Organisasi Energi Atom Iran kemudian berkewajiban untuk segera meningkatkan cadangan uranium yang diperkaya rendah, setidaknya 500 kg setiap bulannya untuk setiap penggunaan di negara itu.
Saat ini bahkan setelah secara bertahap mengurangi komitmen nuklir sebagai tanggapan atas pengingkaran AS terhadap kesepakatan itu, Iran telah memperkaya uraniumnya hingga 4,5 persen.
Angka ini lebih tinggi dari 3,67 persen yang disepakati sebagai bagian dari perjanjian nuklir.
Namun jauh lebih rendah dari 90 persen kriteria pengayaan tingkat senjata.
Mesin sentrifugal
RUU parlemen juga mewajibkan pemerintah untuk memasang dan mengoperasikan setidaknya 1.000 sentrifugal IR-2M di fasilitas nuklir bawah tanah Natanz dalam waktu tiga bulan.
Pemerintah juga harus memulai pengayaan di pabrik Fordow dengan setidaknya 164 sentrifugal IR-6 canggih dan meningkatkan jumlahnya menjadi 1.000 dalam waktu satu tahun setelah Undang-undang tersebut diterapkan.
Organisasi Energi Atom negara itu juga harus mengoperasikan pabrik untuk memproduksi ferrouranium, paduan besi dan uranium, di Isfahan dalam jangka waktu lima bulan.
Mereka juga harus merevitalisasi reaktor air berat Arak, yang sekarang sedang direstrukturisasi sebagai bagian dari kesepakatan nuklir, ke kondisi sebelum dilakukannya kesepakatan, tenggat waktu yang diberikan adalah empat bulan.
Ini harus dibarengi dengan upaya membangun reaktor baru yang serupa namun menghasilkan kekuatan yang sama agar bisa memproduksi radioisotop untuk penggunaan di rumah sakit.
Baca juga: Eropa Didesak Tetapkan Peta Jalan Kesepakatan Nuklir Iran dan Tarik AS untuk Rekonsiliasi
Jalan kembali
RUU parlemen memberikan gambaran 'jalan kembali' ke kesepakatan nuklir, dengan syarat bahwa penandatangan lain yakni negara kekuatan dunia sepenuhnya melaksanakan komitmen mereka.
Ini mewajibkan pemerintah Iran untuk mengajukan laporan rinci tentang langkah-langkah yang akan dilakukan penandatangan lainnya dalam waktu dua bulan setelah Iran mengurangi komitmennya.

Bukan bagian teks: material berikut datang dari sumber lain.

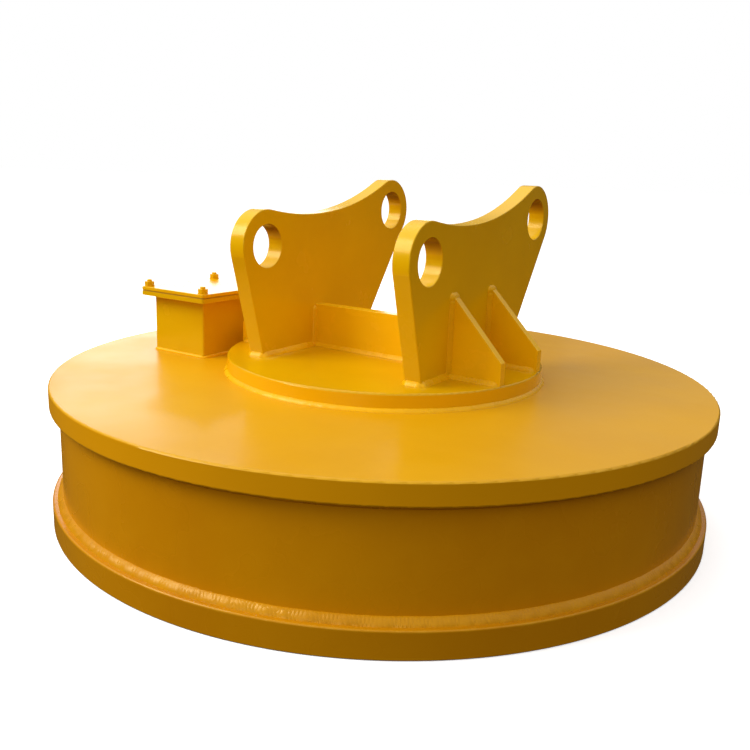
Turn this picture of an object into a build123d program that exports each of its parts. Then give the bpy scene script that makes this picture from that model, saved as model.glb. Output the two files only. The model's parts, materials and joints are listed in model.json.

Jika dianggap memuaskan, pemerintah Iran akan mengusulkan rencana tindakan untuk kembali ke komitmen kesepakatan, yang akan ditinjau oleh parlemen negara itu selama satu bulan.
Terakhir, parlemen Iran telah mempertimbangkan hukuman berdasarkan Undang-undang, jika pemerintahan Rouhani menolak untuk melaksanakan isi RUU tersebut.